There was more to it, of course. This was second grade, 1972, and only the first year for Enid, Oklahoma, schools to have a hot lunch program. I tried a hot lunch the second day of school and hated it, so I took my lunch every day from then on. Looking back, I suppose it was fitting I carried a Charlie Brown lunch box, considering how much ol’ Chuck and I had in common. Something inside made us easy targets for harassment. Charlie Brown had his Lucy, and I had Kevin.

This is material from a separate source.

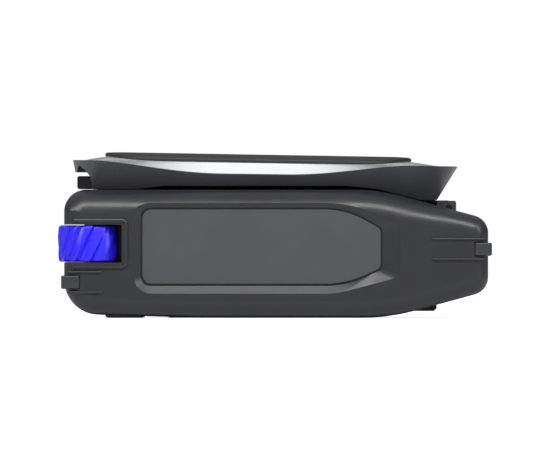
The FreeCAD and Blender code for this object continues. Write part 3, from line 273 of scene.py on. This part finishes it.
def softened(node, width, segments=2, drawn_in=0.0):
    """The node's own form with its sharp edges rounded by a width in millimetres.

    drawn_in narrows its outline along x and z, to leave a groove round it.
    """
    form = bmesh.new()
    form.from_mesh(frame["nodes"][node].data)
    bmesh.ops.remove_doubles(form, verts=form.verts, dist=WELD * MM)
    bmesh.ops.dissolve_limit(form, angle_limit=FLAT_ANGLE, verts=form.verts, edges=form.edges)
    edges = [edge for edge in form.edges
             if len(edge.link_faces) == 2 and edge.calc_face_angle(0.0) > SHARP_ANGLE]
    bmesh.ops.bevel(form, geom=edges, offset=width * MM, segments=segments, profile=0.5, affect="EDGES",
                    clamp_overlap=True)
    if drawn_in:
        low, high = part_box(node)
        for axis in (0, 2):
            middle, half = (low[axis] + high[axis]) / 2, (high[axis] - low[axis]) / 2
            for vert in form.verts:
                vert.co[axis] = middle + (vert.co[axis] - middle) * (1 - drawn_in * MM / half)
    mesh = bpy.data.meshes.new(node + "_soft")
    form.to_mesh(mesh)
    form.free()
    return piece(node + "_soft", mesh, node)


def rounded_outline(corners, steps=7):
    """Points round a closed outline from (a, b, radius) corners, millimetres, counter-clockwise."""
    points = []
    count = len(corners)
    for index, (a, b, radius) in enumerate(corners):
        here = Vector((a, b))
        back = (Vector(corners[index - 1][:2]) - here).normalized()
        ahead = (Vector(corners[(index + 1) % count][:2]) - here).normalized()
        half = back.angle(ahead) / 2
        reach = radius / math.tan(half)
        centre = here + (back + ahead).normalized() * (radius / math.sin(half))
        start = here + back * reach - centre
        sweep = start.angle_signed(here + ahead * reach - centre)
        for step in range(steps + 1):
            turn = -sweep * step / steps
            points.append(centre + Vector((start.x * math.cos(turn) - start.y * math.sin(turn),
                                           start.x * math.sin(turn) + start.y * math.cos(turn))))
    return points


def rings_mesh(name, rings):
    """Closed skin over successive rings of points in millimetres, capped by a fan at each end."""
    form = bmesh.new()
    loops = [[form.verts.new(Vector(point) * MM) for point in ring] for ring in rings]
    count = len(loops[0])
    for lower, upper in zip(loops, loops[1:]):
        for index in range(count):
            after = (index + 1) % count
            form.faces.new((lower[index], lower[after], upper[after], upper[index]))
    for loop in (loops[0], loops[-1]):
        middle = form.verts.new(sum((vert.co for vert in loop), Vector()) / count)
        for index in range(count):
            form.faces.new((loop[index], loop[(index + 1) % count], middle))
    bmesh.ops.recalc_face_normals(form, faces=form.faces)
    mesh = bpy.data.meshes.new(name)
    form.to_mesh(mesh)
    form.free()
    return mesh


# ---------------------------------------------------------------- thumbwheels

FINS = 12
FIN_TWIST = math.radians(38.0)
FIN_DEPTH = 1.1
CREST_SHARE = 0.06
ROOT_SHARE = 0.24
RISE_POWER = 0.7
POINTS_PER_FIN = 16
LEVELS = 28
WHEEL_BULGE = 0.35
RIM_RADIUS = 0.55
TOP_RINGS = ((7.0, 0.0), (6.6, 0.5), (3.2, 0.6), (2.9, 0.1), (2.6, 0.0))


def ease(share):
    """Smooth step from 0 to 1."""
    share = min(max(share, 0.0), 1.0)
    return share * share * (3 - 2 * share)


def fin_profile(share):
    """Depth of one fin, 0 at its crest to 1 at its root, over its share of the turn."""
    if share < CREST_SHARE:
        return 0.0
    if share < ROOT_SHARE:
        return ease((share - CREST_SHARE) / (ROOT_SHARE - CREST_SHARE))
    return 1.0 - ((share - ROOT_SHARE) / (1 - ROOT_SHARE)) ** RISE_POWER


def circle(centre, radius, height, around):
    """Ring of points in millimetres, turned by the fins' full twist."""
    turns = [2 * math.pi * index / around + FIN_TWIST for index in range(around)]
    return [(centre[0] + radius * math.cos(turn), centre[1] + radius * math.sin(turn), height)
            for turn in turns]


def finned_ring(centre, outer, share, base, tall):
    """Outline of the wheel at a share of its height, with its rims rounded."""
    around = FINS * POINTS_PER_FIN
    from_rim = min(min(share, 1 - share) * tall / RIM_RADIUS, 1.0)
    rounded_by = RIM_RADIUS * (1 - math.sqrt(max(0.0, 1 - (1 - from_rim) ** 2)))
    full = outer - WHEEL_BULGE * (2 * share - 1) ** 2 - rounded_by
    ring = []
    for index in range(around):
        radius = full - FIN_DEPTH * fin_profile((index / around * FINS) % 1.0)
        turn = 2 * math.pi * index / around + FIN_TWIST * share
        ring.append((centre[0] + radius * math.cos(turn), centre[1] + radius * math.sin(turn),
                     base + share * tall))
    return ring


def thumbwheel(node):
    """Finned wheel with rounded rims, a dished top and a hub."""
    low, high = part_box(node)
    centre = ((low[0] + high[0]) / 2 / MM, (low[1] + high[1]) / 2 / MM)
    base, tall = low[2] / MM, (high[2] - low[2]) / MM
    outer = (high[0] - low[0]) / 2 / MM
    rings = [finned_ring(centre, outer, level / LEVELS, base, tall) for level in range(LEVELS + 1)]
    rings += [circle(centre, radius, base + tall - sunk, FINS * POINTS_PER_FIN) for radius, sunk in TOP_RINGS]
    piece(node + "_finned", rings_mesh(node, rings), node, smooth_below=50.0)


# ---------------------------------------------------------------- pad on the mount

DECK_HEIGHT = 46.4
DECK_FALL = math.tan(math.radians(0.99))
DECK_CROWN = 1.45
DECK_FLAT_HALF = 7.0
DECK_HALF = 20.5
CROWN_REAR = (-59.5, 11.5)
CROWN_FRONT = (52.0, 15.0)


def deck_height(x, y):
    """Height of the crowned deck; the crown grows in from each end over its own length."""
    swell = min(ease((x - CROWN_REAR[0]) / CROWN_REAR[1]), ease((CROWN_FRONT[0] - x) / CROWN_FRONT[1]))
    away = max(abs(y) - DECK_FLAT_HALF, 0.0)
    return DECK_HEIGHT - DECK_FALL * x + DECK_CROWN * swell * (1 - away / (DECK_HALF - DECK_FLAT_HALF))


INSET_SHARES = (0.9, 0.75, 0.6, 0.45, 0.3, 0.18, 0.09)
ROUNDING_STEPS = 5


def crowned(name, node, outline, lift, thick, rounding):
    """Slab of even thickness over the deck within an outline, with rounded edges."""
    middle = sum((Vector(point) for point in outline), Vector((0, 0))) / len(outline)
    reach = max((Vector(point) - middle).length for point in outline)

    def ring(inset, height):
        points = []
        for point in outline:
            spoke = Vector(point) - middle
            spot = middle + spoke * max(0.0, 1 - inset / spoke.length)
            points.append((spot.x, spot.y, deck_height(spot.x, spot.y) + height))
        return points

    insets = [reach * share for share in INSET_SHARES]
    rings = [ring(inset, lift) for inset in insets]
    rings += [ring(rounding * 0.4, lift), ring(0.0, lift + rounding * 0.4)]
    for step in range(ROUNDING_STEPS + 1):
        turn = math.pi / 2 * step / ROUNDING_STEPS
        rings.append(ring(rounding * (1 - math.cos(turn)), lift + thick - rounding * (1 - math.sin(turn))))
    rings += [ring(inset, lift + thick) for inset in reversed(insets)]
    return piece(name, rings_mesh(name, rings), node, smooth_below=55.0)


def mount_pad():
    """Foam pad with round ends, lying on the deck."""
    low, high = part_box("mount_pad")
    rear, front, half = low[0] / MM, high[0] / MM, high[1] / MM
    corner = half - 2.0
    outline = rounded_outline([(rear, -half, corner), (front, -half, corner), (front, half, corner),
                               (rear, half, corner)], 14)
    crowned("foam_pad", "mount_pad", outline, 0.04, 1.15, 0.70)


# ---------------------------------------------------------------- dressing every node

PANEL_GROOVE = 0.45
REST_PAD_EDGE = 0.80
SOFTENED = {
    "mount_frame": 0.42, "hinge_bracket": 0.20, "rear_cross_bar": 0.15,
    "left_side_panel": 0.18, "right_side_panel": 0.18,
    "front_left_clip": 0.55, "front_right_clip": 0.55, "rear_left_clip": 0.55, "rear_right_clip": 0.55,
    "rear_left_foot": 0.15, "rear_right_foot": 0.15, "front_left_foot": 0.20, "front_right_foot": 0.20,
    "front_window": 0.12, "service_cover": 0.12, "rear_bezel": 0.12, "display_window": 0.10,
    "mute_button": 0.20, "menu_button": 0.20, "power_jack": 0.10, "bottom_cover": 0.20,
    "board_screws": 0.08, "cover_screws": 0.08, "bracket_screws": 0.08, "hinge_pin": 0.12,
    "main_board": 0.05, "rear_board": 0.05, "processor_shield": 0.15, "radio_shield": 0.15,
    "gps_antenna": 0.20, "backup_cell": 0.20, "speaker": 0.20, "laser_sensor": 0.10, "horn_antenna": 0.15,
    "display_module": 0.10, "left_wheel_encoder": 0.12, "right_wheel_encoder": 0.12,
    "mute_button_switch": 0.10, "menu_button_switch": 0.10,
    "left_wheel_shaft": 0.10, "right_wheel_shaft": 0.10,
}


def dress():
    """Give every node its finish, and the detailed form of those that have one."""
    for name, obj in frame["nodes"].items():
        obj.data.materials.clear()
        obj.data.materials.append(FINISHES[SLOT_OF[name]])
    for node, width in SOFTENED.items():
        softened(node, width, drawn_in=PANEL_GROOVE if node.endswith("side_panel") else 0.0)
    thumbwheel("left_wheel")
    thumbwheel("right_wheel")
    mount_pad()
    softened("rest_pad", REST_PAD_EDGE, segments=3)


# ---------------------------------------------------------------- stage, light and camera

def area_light(name, place, aim, wide, tall, power):
    """Rectangular lamp aimed at a point, sizes in metres and power in watts."""
    data = bpy.data.lights.new(name, "AREA")
    data.shape = "RECTANGLE"
    data.size = wide
    data.size_y = tall
    data.energy = power
    lamp = bpy.data.objects.new(name, data)
    lamp.location = place
    lamp.rotation_euler = (Vector(aim) - Vector(place)).to_track_quat("-Z", "Y").to_euler()
    bpy.context.scene.collection.objects.link(lamp)


def seen_directly(tree):
    """1 for what the lens sees straight on, 0 for light that reaches the object."""
    return tree.nodes.new("ShaderNodeLightPath").outputs["Is Camera Ray"]


def pale_floor():
    """Matte white floor, lifted to the white of the backdrop."""
    bpy.ops.mesh.primitive_plane_add(size=60.0, location=(0, 0, -0.0001))
    floor = bpy.context.object
    floor.name = "floor"
    made, tree, shader = material("pale_floor")
    matt = shades(tree, noise(tree, 3.0), (0.74, 0.74, 0.75), (0.78, 0.78, 0.78))
    tree.links.new(matt, shader.inputs["Base Color"])
    shader.inputs["Roughness"].default_value = 0.7
    shader.inputs["Specular IOR Level"].default_value = 0.1
    shader.inputs["Emission Color"].default_value = (1, 1, 1, 1)
    lift = spread(tree, seen_directly(tree), 0.0, 0.80, 0.0, 1.0)
    tree.links.new(lift, shader.inputs["Emission Strength"])
    floor.data.materials.append(made)


def studio():
    """White backdrop; the light it gives is strongest from above and weak from the sides."""
    world = bpy.data.worlds.new("studio")
    bpy.context.scene.world = world
    world.use_nodes = True
    tree = world.node_tree
    place = tree.nodes.new("ShaderNodeTexCoord")
    parts = tree.nodes.new("ShaderNodeSeparateXYZ")
    tree.links.new(place.outputs["Generated"], parts.inputs["Vector"])
    glow = spread(tree, parts.outputs["Z"], 0.06, 0.50, 0.0, 0.9)
    seen = tree.nodes.new("ShaderNodeMath")
    seen.operation = "MAXIMUM"
    tree.links.new(glow, seen.inputs[0])
    tree.links.new(seen_directly(tree), seen.inputs[1])
    backdrop = tree.nodes["Background"]
    backdrop.inputs["Color"].default_value = (1, 1, 1, 1)
    tree.links.new(seen.outputs["Value"], backdrop.inputs["Strength"])


def stage():
    """Floor, backdrop and the four lamps round the object."""
    pale_floor()
    studio()
    area_light("softbox", (-0.1, -0.90, 0.98), (0, 0, 0.03), 1.8, 0.26, 17.0)
    area_light("front_strip", (1.1, -0.75, 0.60), (0.04, 0, 0.03), 0.3, 0.7, 5.0)
    area_light("rear_strip", (-1.2, -0.55, 0.70), (0.0, 0, 0.03), 0.3, 0.6, 5.0)
    area_light("near_panel", (0.1, -1.60, 0.42), (0, 0, 0.03), 1.6, 0.35, 1.2)


def camera():
    """Level view of the right side from far off, through a long lens."""
    reach = 5.0
    frame_width = 0.1649
    data = bpy.data.cameras.new("camera")
    data.sensor_width = 36.0
    data.lens = 36.0 * reach / frame_width
    data.clip_end = 100.0
    viewer = bpy.data.objects.new("camera", data)
    viewer.location = (0.0001, cad_box[0][1] - reach, 0.02787)
    viewer.rotation_euler = (math.radians(90), 0, 0)
    bpy.context.scene.collection.objects.link(viewer)
    bpy.context.scene.camera = viewer


dress()
stage()
camera()
bpy.context.scene.view_settings.view_transform = "Standard"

Earlier in the year, he’d stolen my eraser. Our teacher, Mrs. Patton, was leading a group of kids in reading while I was whispering to Kevin to give back my eraser. The girl next to me was trying to help resolve the issue. Next thing I knew, Mrs. Patton was swatting Kevin, then the girl, and then had me by the ear and was dragging me out of my desk and lighting up my butt with her wooden paddle. Hey, it was the early seventies and that stuff was still allowed.

Classroom, playground, he was always there, always picking on me about something. But nowhere was it worse than the lunchroom.

I lifted the thin sandwich toward my mouth for a second bite, and he grabbed my wrist. We struggled, him pulling my hand and food toward his open mouth. How long until a teacher noticed? Would I get in trouble for this, too? Another swat?